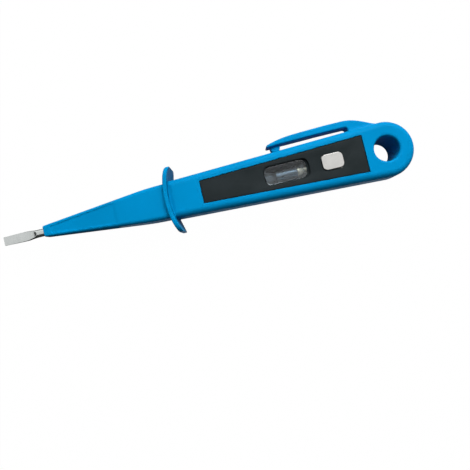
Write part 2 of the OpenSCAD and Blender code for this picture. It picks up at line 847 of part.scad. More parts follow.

* * *

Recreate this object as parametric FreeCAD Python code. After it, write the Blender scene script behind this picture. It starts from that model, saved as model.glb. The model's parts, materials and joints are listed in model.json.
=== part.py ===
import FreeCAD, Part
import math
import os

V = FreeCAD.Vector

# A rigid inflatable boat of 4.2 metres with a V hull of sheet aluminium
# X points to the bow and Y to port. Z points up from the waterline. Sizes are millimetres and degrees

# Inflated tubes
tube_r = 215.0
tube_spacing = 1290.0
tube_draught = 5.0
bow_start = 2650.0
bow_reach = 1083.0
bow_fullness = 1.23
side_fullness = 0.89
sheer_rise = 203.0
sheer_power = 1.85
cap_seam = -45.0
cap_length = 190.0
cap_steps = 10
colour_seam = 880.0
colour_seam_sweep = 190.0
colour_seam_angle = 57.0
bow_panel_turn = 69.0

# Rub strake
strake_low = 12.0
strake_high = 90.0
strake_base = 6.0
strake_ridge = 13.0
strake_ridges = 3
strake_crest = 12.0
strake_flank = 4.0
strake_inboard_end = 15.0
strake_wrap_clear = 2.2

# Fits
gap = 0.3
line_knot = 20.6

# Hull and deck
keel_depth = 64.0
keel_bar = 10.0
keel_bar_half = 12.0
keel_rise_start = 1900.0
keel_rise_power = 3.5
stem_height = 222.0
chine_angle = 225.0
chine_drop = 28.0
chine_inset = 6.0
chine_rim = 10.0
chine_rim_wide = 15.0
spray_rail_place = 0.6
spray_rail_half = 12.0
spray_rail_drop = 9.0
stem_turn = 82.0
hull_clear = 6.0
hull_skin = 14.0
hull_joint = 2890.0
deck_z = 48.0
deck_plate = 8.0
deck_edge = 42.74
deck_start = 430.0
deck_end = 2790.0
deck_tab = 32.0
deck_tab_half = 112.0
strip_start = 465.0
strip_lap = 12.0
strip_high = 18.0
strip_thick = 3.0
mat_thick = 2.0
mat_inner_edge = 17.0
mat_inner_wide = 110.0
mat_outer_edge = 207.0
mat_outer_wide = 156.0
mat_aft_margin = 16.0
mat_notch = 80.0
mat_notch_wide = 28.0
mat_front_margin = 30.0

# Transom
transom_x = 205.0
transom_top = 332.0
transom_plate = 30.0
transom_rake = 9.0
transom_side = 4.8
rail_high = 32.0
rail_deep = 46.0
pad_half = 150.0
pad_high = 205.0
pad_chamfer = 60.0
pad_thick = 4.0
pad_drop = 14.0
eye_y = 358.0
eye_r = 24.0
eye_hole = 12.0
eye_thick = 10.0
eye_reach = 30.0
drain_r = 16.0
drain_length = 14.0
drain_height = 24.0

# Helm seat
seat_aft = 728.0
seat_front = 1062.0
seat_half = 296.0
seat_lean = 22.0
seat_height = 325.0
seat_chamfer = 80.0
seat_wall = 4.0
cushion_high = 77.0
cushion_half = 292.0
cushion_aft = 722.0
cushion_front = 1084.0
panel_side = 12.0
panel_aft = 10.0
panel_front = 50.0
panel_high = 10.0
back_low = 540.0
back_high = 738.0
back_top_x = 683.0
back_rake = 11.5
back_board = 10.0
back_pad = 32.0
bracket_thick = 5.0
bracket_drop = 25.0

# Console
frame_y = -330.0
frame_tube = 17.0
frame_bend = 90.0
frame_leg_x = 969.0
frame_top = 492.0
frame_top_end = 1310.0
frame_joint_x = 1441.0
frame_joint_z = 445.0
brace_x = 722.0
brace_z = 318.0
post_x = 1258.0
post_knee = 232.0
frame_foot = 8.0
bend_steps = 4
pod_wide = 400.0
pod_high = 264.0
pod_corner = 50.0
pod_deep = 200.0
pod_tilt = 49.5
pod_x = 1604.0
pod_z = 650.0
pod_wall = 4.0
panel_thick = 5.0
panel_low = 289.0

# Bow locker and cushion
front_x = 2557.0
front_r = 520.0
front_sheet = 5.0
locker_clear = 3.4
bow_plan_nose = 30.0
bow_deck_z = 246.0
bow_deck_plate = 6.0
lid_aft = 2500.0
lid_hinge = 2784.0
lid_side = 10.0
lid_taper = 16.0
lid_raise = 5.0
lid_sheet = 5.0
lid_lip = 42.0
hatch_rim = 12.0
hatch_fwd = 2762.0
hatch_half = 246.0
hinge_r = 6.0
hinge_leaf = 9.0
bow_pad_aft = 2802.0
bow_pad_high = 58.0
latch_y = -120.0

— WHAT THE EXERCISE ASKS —
Write down every line of the data above that includes the string "parts".

— CORRECT RESPONSE —
Write part 2 of the OpenSCAD and Blender code for this picture. It picks up at line 847 of part.scad. More parts follow.
Recreate this object as parametric FreeCAD Python code. After it, write the Blender scene script behind this picture. It starts from that model, saved as model.glb. The model's parts, materials and joints are listed in model.json.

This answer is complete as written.